Profile Image for Santosh Bhat.
317 reviews
May 15, 2017
The Billy Bunter stories have not aged well. Unlike say William by Richmal Crompton, there would be very few people who would be aware of the character who was very popular in his times. Billy Bunter is a dimwitted, fat, greedy, lying, lazy, thieving pupil of Greyfriars school, who is more interested in filling himself rather than any school activities. The character is one-note, a product of his era, where nuance and subtleties in children's books were not known and is a stereotype for fat kids. But the thing is, you can't help but chuckle occasionally at the scrapes he gets into. There's some talented writing behind these stories to be sure, hidden beneath the stereotypes.
For example there's an Indian student Hurree Jamset Ram Singh who clearly was a childhood inspiration for Navjot Singh Sidhu, with his mangled English and mixed metaphors.
I had read only one Billy Bunter story before - in my teens - when I had found a dog-eared copy of "Billy Bunter comes for Christmas" at a local raddiwala. I probably had a better opinion of it then.

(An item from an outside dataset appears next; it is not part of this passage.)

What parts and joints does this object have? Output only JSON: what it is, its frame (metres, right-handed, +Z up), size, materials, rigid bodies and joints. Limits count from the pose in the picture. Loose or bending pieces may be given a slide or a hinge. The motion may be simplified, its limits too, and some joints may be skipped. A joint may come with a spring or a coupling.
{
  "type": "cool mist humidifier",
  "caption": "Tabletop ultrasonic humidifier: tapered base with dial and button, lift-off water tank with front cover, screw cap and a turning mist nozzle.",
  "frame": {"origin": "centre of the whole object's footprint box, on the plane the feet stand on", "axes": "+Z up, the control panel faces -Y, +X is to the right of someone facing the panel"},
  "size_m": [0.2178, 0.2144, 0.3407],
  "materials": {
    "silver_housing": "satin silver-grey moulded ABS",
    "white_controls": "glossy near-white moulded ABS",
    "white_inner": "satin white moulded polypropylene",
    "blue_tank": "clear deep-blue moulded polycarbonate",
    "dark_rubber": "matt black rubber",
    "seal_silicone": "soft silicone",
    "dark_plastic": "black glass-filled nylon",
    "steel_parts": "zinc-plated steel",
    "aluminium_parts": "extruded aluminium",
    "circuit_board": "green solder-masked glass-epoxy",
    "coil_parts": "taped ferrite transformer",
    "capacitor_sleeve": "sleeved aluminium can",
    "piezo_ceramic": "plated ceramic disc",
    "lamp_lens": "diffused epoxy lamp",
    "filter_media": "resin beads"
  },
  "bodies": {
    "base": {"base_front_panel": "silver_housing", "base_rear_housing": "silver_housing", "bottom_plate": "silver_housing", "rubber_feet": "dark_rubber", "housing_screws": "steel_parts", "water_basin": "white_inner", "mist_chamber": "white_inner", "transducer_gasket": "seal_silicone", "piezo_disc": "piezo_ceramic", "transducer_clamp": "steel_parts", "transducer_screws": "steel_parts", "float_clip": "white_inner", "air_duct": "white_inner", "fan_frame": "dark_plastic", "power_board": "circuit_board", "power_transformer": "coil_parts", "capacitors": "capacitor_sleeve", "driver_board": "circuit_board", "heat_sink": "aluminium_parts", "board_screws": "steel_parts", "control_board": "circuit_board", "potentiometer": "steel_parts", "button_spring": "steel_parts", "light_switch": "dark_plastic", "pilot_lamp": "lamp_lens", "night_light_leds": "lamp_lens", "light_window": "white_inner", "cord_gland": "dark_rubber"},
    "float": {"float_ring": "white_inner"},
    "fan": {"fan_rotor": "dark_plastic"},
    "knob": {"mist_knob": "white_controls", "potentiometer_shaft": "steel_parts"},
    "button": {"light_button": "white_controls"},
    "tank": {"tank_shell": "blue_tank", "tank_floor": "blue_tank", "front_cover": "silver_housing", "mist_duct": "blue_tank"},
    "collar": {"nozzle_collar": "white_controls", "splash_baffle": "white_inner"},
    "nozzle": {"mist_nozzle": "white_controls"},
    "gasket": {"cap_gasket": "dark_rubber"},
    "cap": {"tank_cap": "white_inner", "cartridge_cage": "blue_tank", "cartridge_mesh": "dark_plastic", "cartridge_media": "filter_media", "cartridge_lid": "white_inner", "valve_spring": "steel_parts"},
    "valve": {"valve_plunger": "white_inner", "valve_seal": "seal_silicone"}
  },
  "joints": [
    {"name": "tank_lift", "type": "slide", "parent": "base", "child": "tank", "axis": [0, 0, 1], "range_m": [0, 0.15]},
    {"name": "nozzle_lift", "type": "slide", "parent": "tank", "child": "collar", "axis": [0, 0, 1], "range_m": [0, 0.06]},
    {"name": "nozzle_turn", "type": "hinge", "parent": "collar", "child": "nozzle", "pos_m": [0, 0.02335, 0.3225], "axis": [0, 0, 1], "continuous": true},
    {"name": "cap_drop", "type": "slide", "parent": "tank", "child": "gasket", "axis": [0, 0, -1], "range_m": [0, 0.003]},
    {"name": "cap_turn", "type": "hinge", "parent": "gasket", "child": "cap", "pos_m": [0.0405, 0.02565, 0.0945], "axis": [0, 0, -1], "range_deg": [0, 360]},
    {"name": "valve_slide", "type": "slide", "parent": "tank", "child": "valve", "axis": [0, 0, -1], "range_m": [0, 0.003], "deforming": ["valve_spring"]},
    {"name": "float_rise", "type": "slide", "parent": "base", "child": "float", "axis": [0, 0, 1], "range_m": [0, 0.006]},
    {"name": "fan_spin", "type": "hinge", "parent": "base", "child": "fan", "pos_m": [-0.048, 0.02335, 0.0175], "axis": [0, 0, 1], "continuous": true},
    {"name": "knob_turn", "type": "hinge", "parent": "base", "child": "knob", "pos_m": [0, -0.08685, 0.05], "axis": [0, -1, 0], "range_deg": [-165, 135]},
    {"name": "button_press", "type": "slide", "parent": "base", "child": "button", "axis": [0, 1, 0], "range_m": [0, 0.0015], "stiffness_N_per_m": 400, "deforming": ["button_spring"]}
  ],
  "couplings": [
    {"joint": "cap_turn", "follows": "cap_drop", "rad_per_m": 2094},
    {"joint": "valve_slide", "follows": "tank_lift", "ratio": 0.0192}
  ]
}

I felt a curious sense of nostalgia reading this book, I won't deny it. Though I spent most of the book glancing at the number of pages left.
Profile Image for Craig Herbertson.
Author 17 books18 followers
June 2, 2013
Go back to a time when it was alright to make fun of fat bespectacled children - sad as these activities are and I'm very glad that I never did - this is an enjoyable childrens' book of a time when public schools were full of irritating snobs and stereotypes. See through all of this for what it is and enjoy the antics of the 'fat owl of the remove'
90 reviews
August 26, 2011
A boyhood favorite, I find Bunter did not age well. Formulaic slapstick gets monotonous after a while, and William George Bunter is ultimately a very unsympathetic protagonist. I just didn't want to hear from him any more, and that was three chapters in.
Profile Image for Anmol.
28 reviews
April 1, 2007
A precursor to Enid Blyton's five find-outers, Billy Bunters's boarding school experience was light and funny, unlike the modern day Harry Potter.
Profile Image for Simon Gough.
6 reviews
April 18, 2023
Hilarious, and essential reading. My only regret is the 1980s edition which annoyingly 'updated' some of the period language.